What does “voluble” mean?
Part of Speech: adjective
Pronunciations: IPA: /ˈval.yə.bəl/ Glossary-style: [VA-yuh-buhl]
Definition: having the ability to speak or talk easily; talkative; glib (Ex: a voluble salesperson). easily turning or rotating.
Example: During my time living in Rio de Janeiro, I noticed that people at the local markets tended to be much more voluble than the people in American supermarkets; in American supermarkets, for example, it would be considered somewhat unusual to comment on the quality of the oranges to anyone who happened to be nearby, whereas in Brazil, no one would think twice about the uninvited remark.
Discussion: If someone is voluble, she essentially talks freely and easily. Voluble people tend to be well-liked, as they have “the gift of gab”.
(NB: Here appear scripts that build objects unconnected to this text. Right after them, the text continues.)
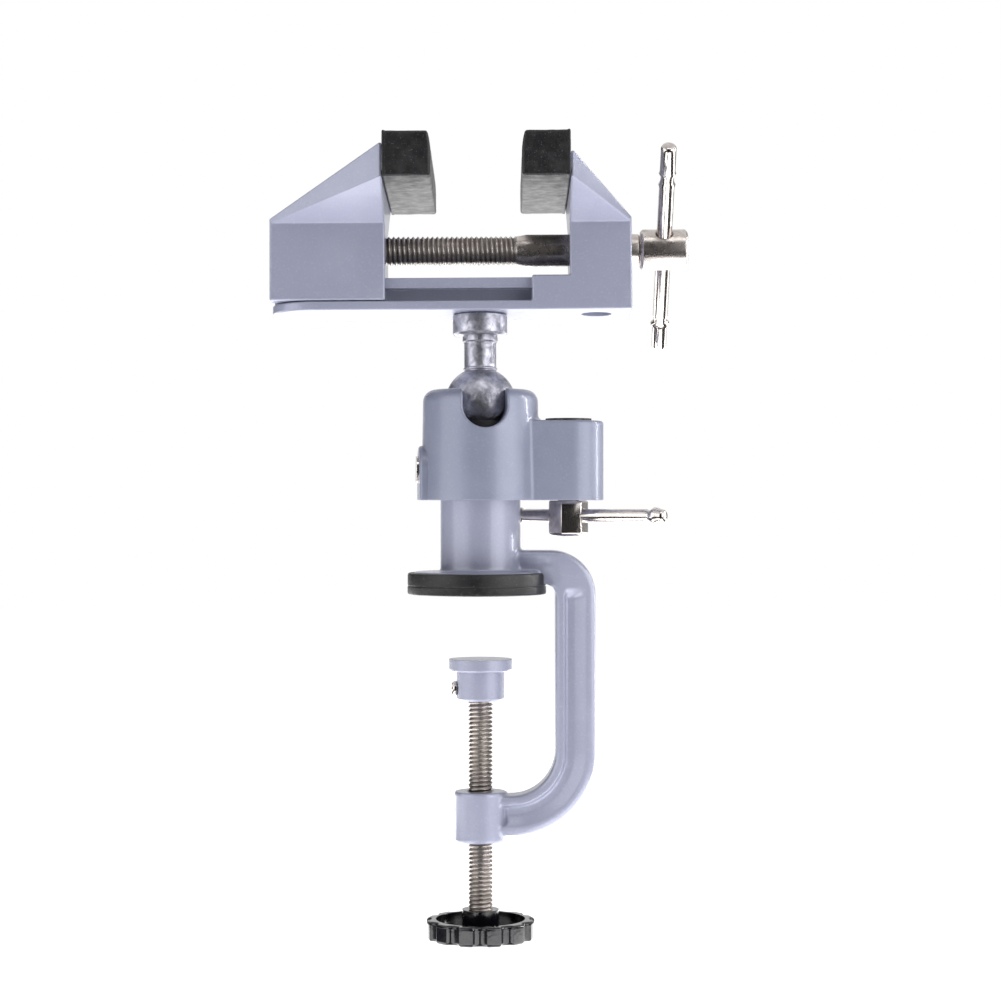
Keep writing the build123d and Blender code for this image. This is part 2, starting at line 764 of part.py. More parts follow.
# ---- Screw that holds the head on the stud ----
with BuildPart() as stud_screw:
    with BuildSketch(head_plane.offset(stud_screw_seat)):
        Circle(stud_screw_head / 2)
    extrude(amount=stud_screw_head_height)
    with BuildSketch(head_plane.offset(stud_screw_seat + stud_screw_head_height)):
        RegularPolygon(stud_screw_socket / 2, 6, major_radius=False)
    extrude(amount=-stud_screw_socket_depth, mode=Mode.SUBTRACT)
    with BuildSketch(head_plane.offset(stud_screw_seat)):
        Circle(stud_screw_diameter / 2)
    extrude(amount=-stud_screw_length)
keep(stud_screw, "stud_screw")


def jaw_flare(face, tail, height):
    # The wedge that spreads from the narrow jaw block to the wide seat of the pad: it is what
    # three outlines, seen from the end, the side and above, have in common.
    narrow = body_width / 2
    wide = flare_width / 2
    top = block_top + height
    with BuildPart() as flare:
        with BuildSketch(head_end.offset(face)):
            with BuildLine():
                Polyline(
                    (-narrow, block_top),
                    (narrow, block_top),
                    (wide, flare_low),
                    (wide, top),
                    (-wide, top),
                    (-wide, flare_low),
                    close=True,
                )
            make_face()
        extrude(amount=tail - face)
        with BuildSketch(head_side):
            with BuildLine():
                Polyline(
                    (face, block_top),
                    (tail, block_top),
                    (tail, block_top + flare_tail_thickness),
                    (face, top),
                    close=True,
                )
            make_face()
        extrude(amount=flare_width, both=True, mode=Mode.INTERSECT)
        with BuildSketch(head_plane):
            with BuildLine():
                Polyline(
                    (face, -wide),
                    (face, wide),
                    (tail, narrow),
                    (tail, -narrow),
                    close=True,
                )
            make_face()
        extrude(amount=2 * top, mode=Mode.INTERSECT)
    return flare.part


def jaw_pad(back, front):
    # A rubber cap, pushed over the nose of a jaw from the front: a block with a deep pocket.
    reach = front - back
    way = 1 if reach > 0 else -1
    with BuildPart() as pad:
        with BuildSketch(head_end.offset(back)):
            with Locations((0, nose_low - jaw_pad_under)):
                width = nose_width + 2 * jaw_pad_side
                height = jaw_pad_under + nose_height + jaw_pad_over
                Rectangle(width, height, align=from_below)
        extrude(amount=reach)
        fillet(pad.edges(), jaw_pad_edge)
        with BuildSketch(head_end.offset(back)):
            with Locations((0, nose_low + nose_height / 2)):
                Rectangle(nose_width, nose_height)
        extrude(amount=reach - way * jaw_pad_front, mode=Mode.SUBTRACT)
    return pad


fixed_flare = jaw_flare(block_face, block_end, fixed_flare_height)
moving_flare = jaw_flare(jaw_face, jaw_tail, moving_flare_height)

# ---- Head frame, with the rail and the fixed jaw ----
with BuildPart() as vise_frame:
    with BuildSketch(head_plane.offset(plate_low)):
        with Locations((plate_tip + body_width / 2, 0)):
            Circle(body_width / 2)
            Rectangle(block_end - plate_tip - body_width / 2, body_width, align=from_left)
    extrude(amount=plate_thickness)
    with BuildSketch(head_plane.offset(plate_top)):
        with Locations((step_start, 0)):
            Rectangle(block_end - step_start, body_width, align=from_left)
    extrude(amount=step_top - plate_top)
    with BuildSketch(head_plane.offset(step_top)):
        with Locations((block_face, 0)):
            Rectangle(block_end - block_face, body_width, align=from_left)
    extrude(amount=block_top - step_top)
    add(fixed_flare)
    fillet(vise_frame.edges(), cast_edge)
    with BuildSketch(head_plane.offset(plate_top)):
        with Locations((rail_start, 0)):
            Rectangle(step_start - rail_start, rail_neck_width, align=from_left)
    extrude(amount=rail_neck_height)
    with BuildSketch(head_plane.offset(rail_low)):
        with Locations((rail_start, 0)):
            Rectangle(step_start - rail_start, rail_width, align=from_left)
    extrude(amount=rail_thickness)
    with BuildSketch(head_end.offset(block_face)):
        with Locations((0, nose_low + nose_height / 2)):
            Rectangle(nose_width, nose_height)
    extrude(amount=-nose_length)
    with BuildSketch(screw_end.offset(step_start)):
        Circle(screw_radius + running_gap)
    extrude(amount=block_end, mode=Mode.SUBTRACT)
    with BuildSketch(head_plane.offset(plate_low)):
        Circle(spigot_diameter / 2 + running_gap)
    extrude(amount=counterbore_floor - plate_low, mode=Mode.SUBTRACT)
    with BuildSketch(head_plane.offset(counterbore_floor)):
        Circle(stud_screw_head / 2 + free_gap)
    extrude(amount=rail_top - counterbore_floor, mode=Mode.SUBTRACT)
    with BuildSketch(head_plane.offset(plate_low)):
        with Locations((keeper_x, 0)):
            Circle(keeper_counterbore / 2)
    extrude(amount=keeper_counterbore_depth, mode=Mode.SUBTRACT)
    with BuildSketch(head_plane.offset(plate_low)):
        with Locations((keeper_x, 0)):
            Circle(keeper_diameter / 2)
    extrude(amount=screw_height - plate_low, mode=Mode.SUBTRACT)
keep(vise_frame, "vise_frame")

# ---- Pin that keeps the main screw in the fixed jaw ----
with BuildPart() as screw_keeper:
    keeper_low = plate_low + keeper_counterbore_depth
    keeper_high = screw_height - screw_radius - free_gap
    with BuildSketch(head_plane.offset(keeper_low)):
        with Locations((keeper_x, 0)):
            Circle(keeper_diameter / 2)
    extrude(amount=keeper_high - keeper_low)
    with BuildSketch(head_plane.offset(keeper_high)):
        with Locations((keeper_x, 0)):
            Circle(keeper_dog / 2)
    extrude(amount=keeper_groove_depth)
keep(screw_keeper, "screw_keeper")

# ---- Moving jaw ----
with BuildPart() as moving_jaw:
    jaw_low = plate_top + jaw_clear
    with BuildSketch(head_plane.offset(jaw_low)):
        with Locations((jaw_tail, 0)):
            Rectangle(jaw_length, body_width, align=from_left)
    extrude(amount=block_top - jaw_low)
    add(moving_flare)
    fillet(moving_jaw.edges(), cast_edge)
    with BuildSketch(head_plane.offset(jaw_low)):
        with Locations((jaw_tail, 0)):
            Rectangle(jaw_length, rail_neck_width + 2 * face_gap, align=from_left)
    extrude(amount=rail_low - jaw_low, mode=Mode.SUBTRACT)
    with BuildSketch(head_plane.offset(rail_low - face_gap)):
        with Locations((jaw_tail, 0)):
            Rectangle(jaw_length, rail_width + 2 * face_gap, align=from_left)
    extrude(amount=rail_thickness + 2 * face_gap, mode=Mode.SUBTRACT)
    with BuildSketch(head_end.offset(jaw_face)):
        with Locations((0, nose_low + nose_height / 2)):
            Rectangle(nose_width, nose_height)
    extrude(amount=nose_length)
    with BuildSketch(screw_end.offset(jaw_face)):
        Circle(screw_thread / 2 + running_gap)
    extrude(amount=-jaw_length, mode=Mode.SUBTRACT)
keep(moving_jaw, "moving_jaw")

# ---- Rubber pads ----
pad_reach = nose_length + jaw_pad_front
moving_jaw_pad = jaw_pad(jaw_face, jaw_face + pad_reach)
keep(moving_jaw_pad, "moving_jaw_pad")
fixed_jaw_pad = jaw_pad(block_face, block_face - pad_reach)
keep(fixed_jaw_pad, "fixed_jaw_pad")

# ---- Main screw ----
bar_hole = Plane(screw_at * Location((bar_x, 0, 0), (bar_angle, 0, 0)))
with BuildPart() as main_screw:
    groove_radius = screw_radius - keeper_groove_depth
    head_radius = screw_head_diameter / 2
    head_end_x = screw_head_start + screw_head_length
    with BuildSketch(screw_side):
        with BuildLine():
            Polyline(
                (screw_left_end, 0),
                *thread_rings(screw_left_end, screw_thread_end, screw_pitch, screw_thread / 2),
                (screw_shank_start, screw_radius),
                (keeper_x - keeper_groove_width / 2, screw_radius),
                (keeper_x - keeper_groove_width / 2, groove_radius),
                (keeper_x + keeper_groove_width / 2, groove_radius),
                (keeper_x + keeper_groove_width / 2, screw_radius),
                (screw_head_start, screw_radius),
                (screw_head_start, head_radius - screw_head_edge),
                (screw_head_start + screw_head_edge, head_radius),
                (head_end_x - screw_head_edge, head_radius),
                (head_end_x, head_radius - screw_head_edge),
                (head_end_x, 0),
                close=True,
            )
        make_face()
    revolve(axis=screw_axis)
    with BuildSketch(bar_hole):
        Circle(bar_diameter / 2 + running_gap)
    extrude(amount=screw_head_diameter, both=True, mode=Mode.SUBTRACT)
keep(main_screw, "main_screw")

# ---- Tommy bar ----
with BuildPart() as tommy_bar:
    with BuildSketch(bar_hole.offset(-bar_length / 2)):
        Circle(bar_diameter / 2)
    extrude(amount=bar_length)
    fillet(tommy_bar.edges().filter_by(GeomType.CIRCLE), bar_end_edge)
    for ear in (-bar_crimp, bar_crimp):
        with BuildSketch(bar_hole.offset(ear - crimp_length / 2)):
            Rectangle(bar_diameter + crimp_spread, bar_diameter / 2)
        extrude(amount=crimp_length)
keep(tommy_bar, "tommy_bar")

os.makedirs("parts", exist_ok=True)
for part in parts:
    export_step(part, f"parts/{part.label}.step")
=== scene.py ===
import json
import math

import bpy
from mathutils import Matrix, Vector


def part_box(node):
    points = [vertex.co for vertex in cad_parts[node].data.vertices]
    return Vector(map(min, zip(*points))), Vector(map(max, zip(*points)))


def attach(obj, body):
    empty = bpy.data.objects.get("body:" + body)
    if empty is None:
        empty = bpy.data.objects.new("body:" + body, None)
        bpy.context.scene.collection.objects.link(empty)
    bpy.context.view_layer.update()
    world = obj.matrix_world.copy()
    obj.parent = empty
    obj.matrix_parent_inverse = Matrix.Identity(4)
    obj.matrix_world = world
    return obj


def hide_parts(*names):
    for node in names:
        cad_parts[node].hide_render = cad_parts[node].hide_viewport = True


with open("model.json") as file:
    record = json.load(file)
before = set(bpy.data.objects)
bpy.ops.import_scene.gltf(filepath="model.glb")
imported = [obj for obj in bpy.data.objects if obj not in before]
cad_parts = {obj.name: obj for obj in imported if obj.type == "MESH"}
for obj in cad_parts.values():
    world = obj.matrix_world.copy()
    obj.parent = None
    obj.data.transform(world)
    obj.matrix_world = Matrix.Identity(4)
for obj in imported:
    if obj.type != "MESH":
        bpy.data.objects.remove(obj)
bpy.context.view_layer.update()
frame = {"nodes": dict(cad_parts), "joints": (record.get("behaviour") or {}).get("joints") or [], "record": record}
cadNodes = frame["nodes"]
joints = {joint["name"]: joint for joint in frame["joints"]}
mm = 0.001  # pieces are modelled in millimetres and shrunk to metres when they are placed
print("frame loaded,", len(cadNodes), "nodes")


# where things are, from the joints
def alongOf(joint):
    return Vector(joints[joint]["axis"]).normalized()


def pointOf(joint):
    return Vector(joints[joint]["pos_m"])


def frameAt(origin, across, up):
    back = up.cross(across).normalized()
    return Matrix.Translation(origin) @ Matrix((across, back, up)).transposed().to_4x4()


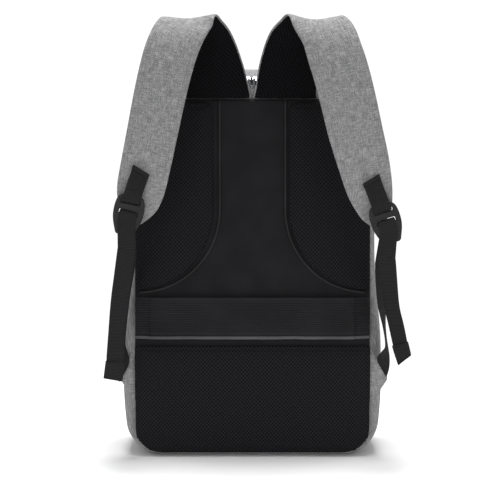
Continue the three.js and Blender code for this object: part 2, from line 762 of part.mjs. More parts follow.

On a personal note, while living in Brazil, I noticed a definite difference in the volubility of Brazilians and Americans. Brazilians tend to talk much more than the Americans that I grew up with, and further, many Brazilians have commented to me that they find Americans much more reserved than Brazilians. I don’t mean to stereotype, and there are certainly many, many exceptions to these broad generalizations, and of course, all such observations are subjective. For example, while living in Brazil, many of my students and friends told me that I was fairly reserved, while the Russians, French, Eastern European, and Asian students and friends I’ve had have told me that I’m very outgoing and talkative, a quality I’ve frequently heard attributed to Americans by some. So, to use some good challenge vocabulary, some people call us Americans (and me specifically) voluble while others label us (and me) taciturn.
And don’t forget your mnemonics! (A good “mnemonic device” can help you learn vocabulary quickly.) To help you remember this word, you might think of turning up the “volume” of your music, which would make it louder. While a voluble person isn’t necessarily loud, she certainly would attract more attention.
A related point—yes, “voluble” and “volume” are etymologically related, both deriving ultimately from the Latin “volvere”, which means to turn.